Objective:
Return all of the data exactly as given.

Information shown:
━━━━━━━━━━━━━━━━

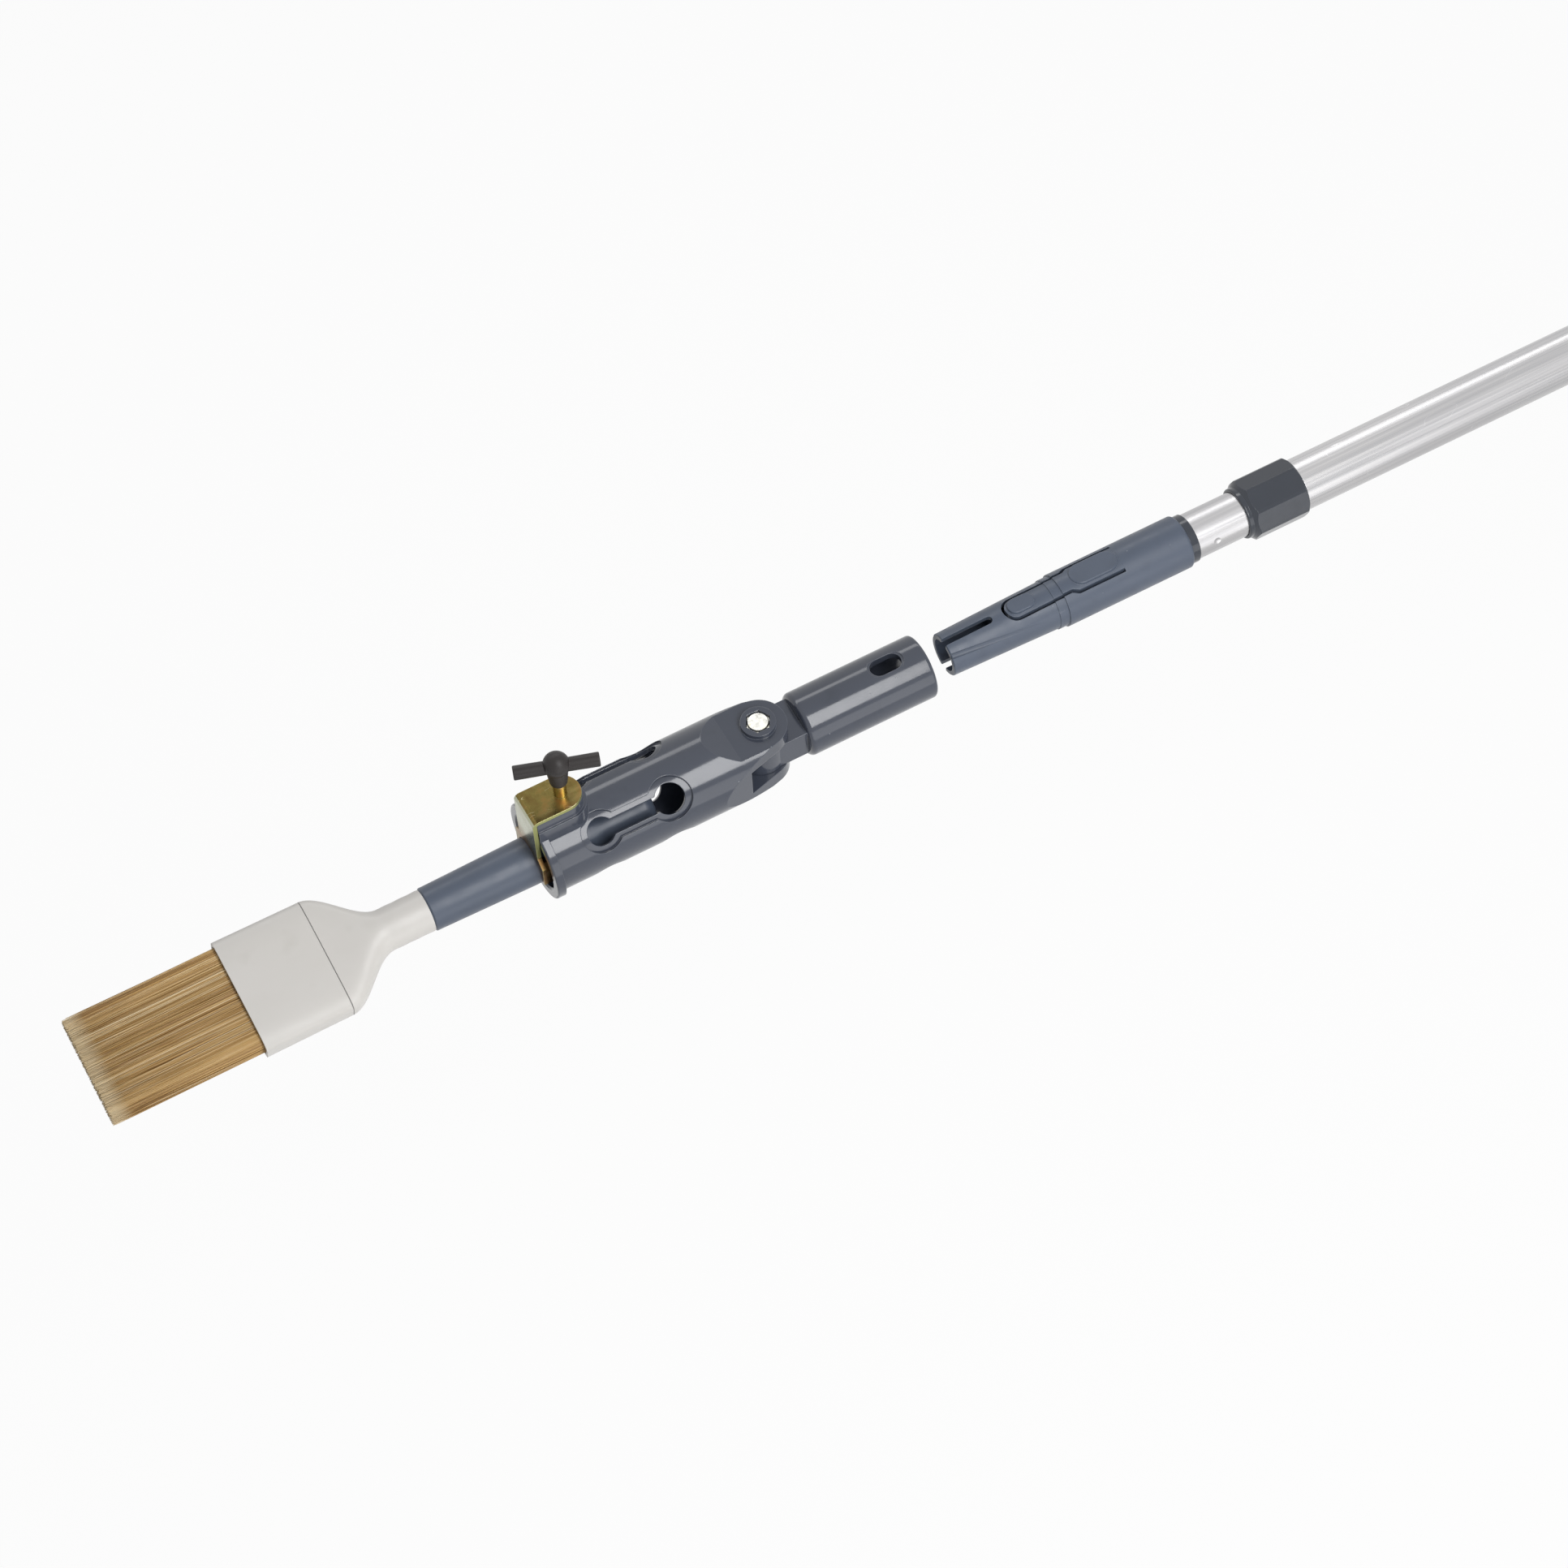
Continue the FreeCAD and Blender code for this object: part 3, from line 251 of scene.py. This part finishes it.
    def bump(self, height, depth, normal=None):
        """Raise the surface by depth metres over height's range."""
        inputs = {"Height": height, "Distance": depth, "Strength": 1.0}
        if normal is not None:
            inputs["Normal"] = normal
        return self.add("ShaderNodeBump", inputs).outputs[0]

    def joint(self, at):
        """A thin line round the pole at a place along it."""
        away = self.math("ABSOLUTE", self.math("SUBTRACT", self.place()[0], at))
        return self.span(away, JOINT_WIDTH, 0.0)

    def flute(self):
        """How deep a point lies in the cone's near flute: 1 at its deepest, 0 outside it and past its end."""
        x, y, z = self.place()
        round_pole = self.math("ARCTAN2", self.times(y, -1.0), z)
        middle = self.span(x, 0.0, FLUTE_LENGTH, *FLUTE_ANGLES)
        aside = self.times(self.math("SUBTRACT", round_pole, middle), CONE_RADIUS)
        across = self.math("SUBTRACT", FLUTE_RADIUS ** 2, self.times(aside, aside))
        arc = self.math("SQRT", self.math("MAXIMUM", across, 0.0))
        bottom = self.span(x, 0.0, FLUTE_LENGTH, FLUTE_RADIUS - FLUTE_DEPTH, FLUTE_RADIUS)
        return self.math("DIVIDE", self.math("MAXIMUM", self.math("SUBTRACT", arc, bottom), 0.0), FLUTE_DEPTH)

    def finish(self, colour, rough, normal):
        for socket, value in (("Base Color", colour), ("Roughness", rough), ("Normal", normal)):
            self.feed(self.shader, socket, value)
        return self.material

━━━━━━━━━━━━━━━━

Exercise output:
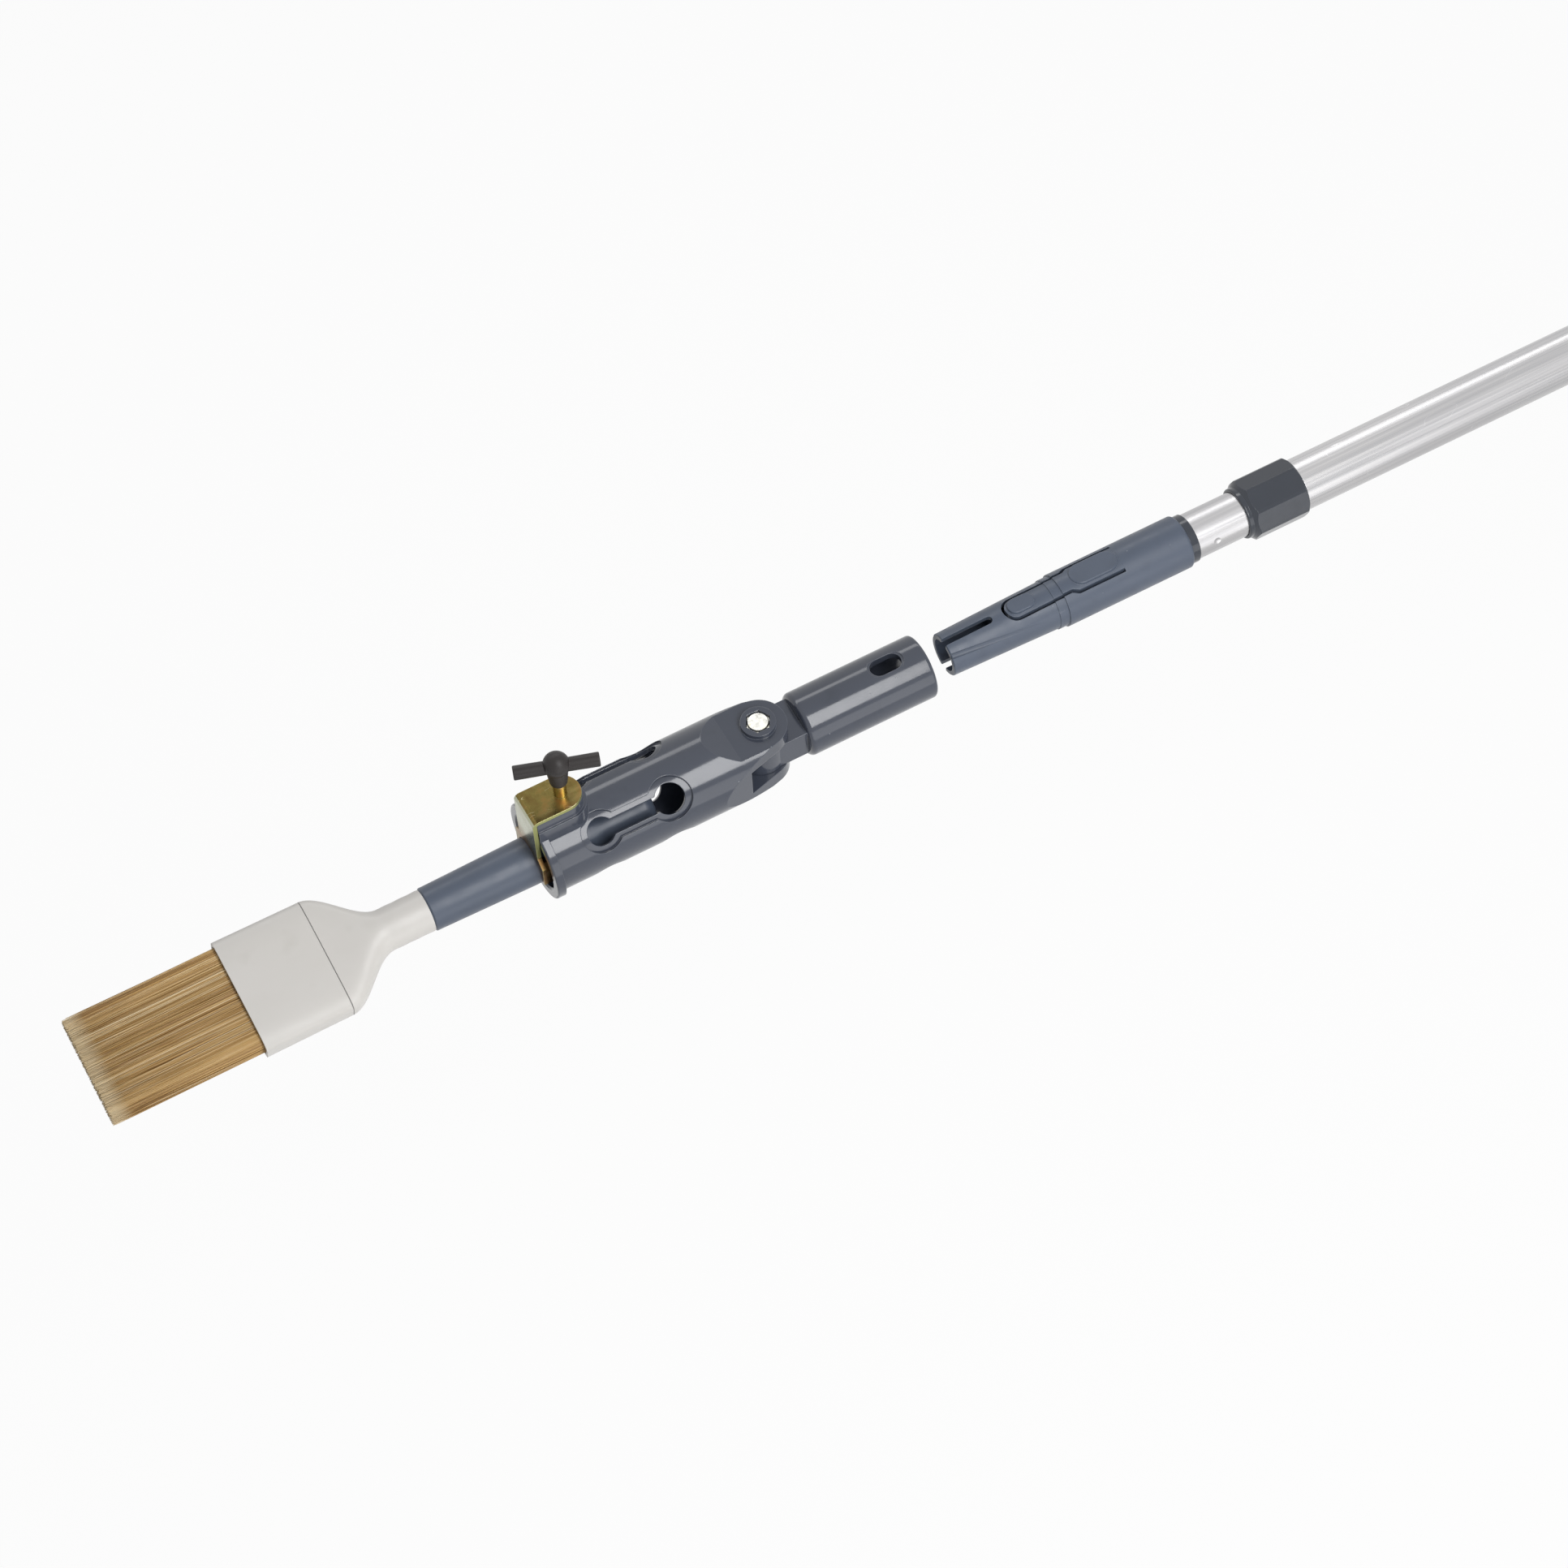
Continue the FreeCAD and Blender code for this object: part 3, from line 251 of scene.py. This part finishes it.
    def bump(self, height, depth, normal=None):
        """Raise the surface by depth metres over height's range."""
        inputs = {"Height": height, "Distance": depth, "Strength": 1.0}
        if normal is not None:
            inputs["Normal"] = normal
        return self.add("ShaderNodeBump", inputs).outputs[0]

    def joint(self, at):
        """A thin line round the pole at a place along it."""
        away = self.math("ABSOLUTE", self.math("SUBTRACT", self.place()[0], at))
        return self.span(away, JOINT_WIDTH, 0.0)

    def flute(self):
        """How deep a point lies in the cone's near flute: 1 at its deepest, 0 outside it and past its end."""
        x, y, z = self.place()
        round_pole = self.math("ARCTAN2", self.times(y, -1.0), z)
        middle = self.span(x, 0.0, FLUTE_LENGTH, *FLUTE_ANGLES)
        aside = self.times(self.math("SUBTRACT", round_pole, middle), CONE_RADIUS)
        across = self.math("SUBTRACT", FLUTE_RADIUS ** 2, self.times(aside, aside))
        arc = self.math("SQRT", self.math("MAXIMUM", across, 0.0))
        bottom = self.span(x, 0.0, FLUTE_LENGTH, FLUTE_RADIUS - FLUTE_DEPTH, FLUTE_RADIUS)
        return self.math("DIVIDE", self.math("MAXIMUM", self.math("SUBTRACT", arc, bottom), 0.0), FLUTE_DEPTH)

    def finish(self, colour, rough, normal):
        for socket, value in (("Base Color", colour), ("Roughness", rough), ("Normal", normal)):
            self.feed(self.shader, socket, value)
        return self.material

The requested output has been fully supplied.